While Mayor Emanuel claims that support for the Lucas Museum backup plan at McCormick Place is gaining momentum, others are calling the proposal an expensive long shot and a move out of Daley's playbook. There have been some other suggestions for how the issue could be resolved, allowing the museum to finally have its place in the city's urban fabric. Local architect Thomas Hickey has suggested building the museum on the other side of Lake Shore Drive while Helmut Jahn drew sketches of a gutted Lakeside Center with a curving pavilion and new green space. Chicago Tribune architecture critic Blair Kamin has previously called for the demolition of the Miesian convention center, and the mayor's latest plan to relocate the museum to McCormick Place would do exactly that.

However, former WBEZ architecture blogger and photographer Lee Bey has suggested that Lucas consider building his museum in the existing Lakeside Center. In a piece for the Chicago Reader, Bey says that the Lakeside Center is deserving of landmark status and protection and that a Lucas Museum at the site would not only help rejuvenate the aging building, but it would save an important piece of Chicago architecture. "Lakeside Center seems too good to just throw away," Bey states in his post.

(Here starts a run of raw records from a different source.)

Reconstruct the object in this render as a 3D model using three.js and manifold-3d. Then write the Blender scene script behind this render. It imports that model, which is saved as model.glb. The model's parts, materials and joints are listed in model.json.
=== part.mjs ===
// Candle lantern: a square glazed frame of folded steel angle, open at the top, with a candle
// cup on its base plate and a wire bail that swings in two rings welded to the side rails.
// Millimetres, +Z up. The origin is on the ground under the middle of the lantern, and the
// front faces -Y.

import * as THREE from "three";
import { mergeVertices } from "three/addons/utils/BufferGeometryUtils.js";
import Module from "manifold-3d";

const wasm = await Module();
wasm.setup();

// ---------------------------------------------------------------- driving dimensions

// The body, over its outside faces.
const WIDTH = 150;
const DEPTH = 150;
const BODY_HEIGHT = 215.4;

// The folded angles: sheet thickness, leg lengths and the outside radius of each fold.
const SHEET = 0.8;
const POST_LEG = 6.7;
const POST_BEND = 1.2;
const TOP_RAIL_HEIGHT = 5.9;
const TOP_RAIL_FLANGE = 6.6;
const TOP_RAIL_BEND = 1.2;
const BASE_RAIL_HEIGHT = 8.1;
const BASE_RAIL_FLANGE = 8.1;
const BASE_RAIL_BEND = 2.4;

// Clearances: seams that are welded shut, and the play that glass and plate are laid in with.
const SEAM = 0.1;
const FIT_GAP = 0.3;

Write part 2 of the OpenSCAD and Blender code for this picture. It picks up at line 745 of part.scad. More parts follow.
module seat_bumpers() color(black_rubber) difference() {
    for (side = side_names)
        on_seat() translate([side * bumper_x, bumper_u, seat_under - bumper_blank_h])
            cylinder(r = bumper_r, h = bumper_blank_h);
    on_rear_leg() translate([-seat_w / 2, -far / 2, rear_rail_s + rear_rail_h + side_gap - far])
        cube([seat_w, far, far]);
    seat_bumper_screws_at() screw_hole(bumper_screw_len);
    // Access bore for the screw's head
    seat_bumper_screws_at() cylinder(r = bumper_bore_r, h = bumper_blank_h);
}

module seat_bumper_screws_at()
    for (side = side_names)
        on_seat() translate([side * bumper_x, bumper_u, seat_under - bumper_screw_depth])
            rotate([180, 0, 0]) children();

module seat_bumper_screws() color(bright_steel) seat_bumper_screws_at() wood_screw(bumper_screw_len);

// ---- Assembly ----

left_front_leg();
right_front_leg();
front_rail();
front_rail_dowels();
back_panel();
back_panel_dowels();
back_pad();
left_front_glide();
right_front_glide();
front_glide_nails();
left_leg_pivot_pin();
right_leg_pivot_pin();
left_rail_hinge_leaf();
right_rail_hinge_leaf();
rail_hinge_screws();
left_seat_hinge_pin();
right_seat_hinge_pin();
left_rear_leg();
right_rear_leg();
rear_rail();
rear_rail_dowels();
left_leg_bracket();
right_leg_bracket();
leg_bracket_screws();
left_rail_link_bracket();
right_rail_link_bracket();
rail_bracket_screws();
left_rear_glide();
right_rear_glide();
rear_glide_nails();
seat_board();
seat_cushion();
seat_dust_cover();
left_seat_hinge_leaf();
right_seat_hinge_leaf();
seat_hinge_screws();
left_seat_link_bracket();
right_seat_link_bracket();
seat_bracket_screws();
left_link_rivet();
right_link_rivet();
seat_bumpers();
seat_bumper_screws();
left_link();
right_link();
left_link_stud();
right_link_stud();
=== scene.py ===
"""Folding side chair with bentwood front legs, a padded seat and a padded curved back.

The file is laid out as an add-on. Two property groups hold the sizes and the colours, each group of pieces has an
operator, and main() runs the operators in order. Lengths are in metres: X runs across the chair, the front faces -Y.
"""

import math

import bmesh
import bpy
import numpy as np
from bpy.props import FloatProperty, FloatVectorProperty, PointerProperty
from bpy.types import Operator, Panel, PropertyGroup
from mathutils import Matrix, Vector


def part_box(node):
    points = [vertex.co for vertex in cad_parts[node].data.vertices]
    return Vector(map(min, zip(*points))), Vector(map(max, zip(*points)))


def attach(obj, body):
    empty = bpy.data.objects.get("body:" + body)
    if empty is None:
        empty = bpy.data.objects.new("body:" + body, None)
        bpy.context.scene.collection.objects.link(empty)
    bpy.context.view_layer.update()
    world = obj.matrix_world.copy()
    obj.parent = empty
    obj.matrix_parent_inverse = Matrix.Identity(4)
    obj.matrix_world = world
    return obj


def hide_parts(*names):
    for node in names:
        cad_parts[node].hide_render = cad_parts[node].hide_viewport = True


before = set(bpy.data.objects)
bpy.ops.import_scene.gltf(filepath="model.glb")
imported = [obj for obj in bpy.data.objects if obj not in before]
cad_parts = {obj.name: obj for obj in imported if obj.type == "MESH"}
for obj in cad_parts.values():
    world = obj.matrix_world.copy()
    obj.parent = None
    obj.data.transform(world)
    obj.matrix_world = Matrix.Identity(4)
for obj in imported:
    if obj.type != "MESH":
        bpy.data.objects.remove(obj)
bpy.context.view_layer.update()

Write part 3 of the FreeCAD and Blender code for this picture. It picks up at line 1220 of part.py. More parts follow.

The hulking behemoth comes from Gene Summers and Helmut Jahn, two architects that studied under the master of minimalism, Mies van der Rohe. And while it's one of Chicago's best examples of modernist architecture, it probably should have never been built where it's at. However, as Bey states, many believe that it is just too important to throw away. Earlier this year, Preservation Chicago added the building to its annual "Chicago Seven" list of endangered architecture. In their notes, Preservation Chicago calls the building "one of Chicago’s great midcentury modern buildings," and suggests that the city consider adaptive reuse.

Despite the contentious nature of the original lakefront site that the city had selected for the museum, Bey still believes that the Solider Field parking lot was the right choice for the project. But if the new plan to move the museum to McCormick Place does move forward, Bey thinks it's worth thinking about saving this important piece of Chicago architecture.